По дороге не было никаких подъемов, но сильный встречный ветер сделал эту
поездку напряженней, чем я ожидал. Через десять часов, когда я собрался
возвращаться домой, ветер переменился и снова дул мне навстречу. Я позвонил
Туве, и она за мной заехала. Само собой разумеется, что больше я не ездил на
работу на велосипеде.
Я упоминаю об этом малозначительном происшествии, только чтобы
показать, что процветание Linux не отражалось на моей повседневной жизни.
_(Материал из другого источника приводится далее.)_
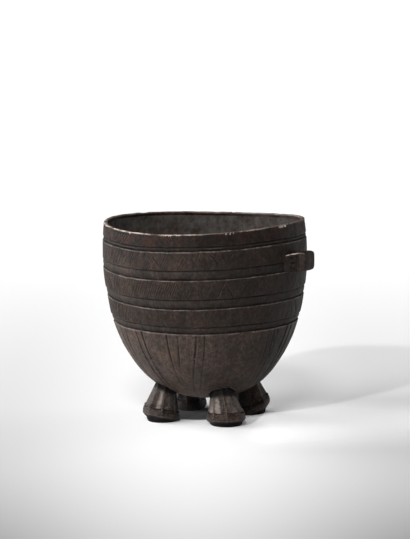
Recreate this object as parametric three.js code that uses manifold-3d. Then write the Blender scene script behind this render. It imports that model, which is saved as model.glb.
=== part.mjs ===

Основные события разворачивались в корпорациях. К техническим специалистам,
которые давно знали о существовании Linux, стали обращаться их руководители,
которые услышали о Linux или прочли в компьютерных изданиях. Они хотели
уточнить у специалистов, из-за чего разгорелся сыр-бор. Узнав о достоинствах
системы, они решали установить Linux на свои серверы.
Так происходило в ИТ-отделах компаний по всему миру, но чаще всего -- в
США. И бесплатность Linux тут особой роли не играла: ведь стоимость программ
-- лишь капля в море общих расходов. Намного дороже обходится поддержка и
обслуживание. "Пиджаков" убеждали простые технические аргументы: Linux была
сильнее конкурентов -- Windows NT и различных версий Unix. И потом -- кому
охота плясать под чужую дудку? Будь это дудка Microsoft или еще кого-то. А с
Linux можно было делать что хочешь -- не то что с другими программами. И к
Linux обращались в первую очередь, чтобы получить доступ к исходникам,
которого не было в случае использования коммерческих программ.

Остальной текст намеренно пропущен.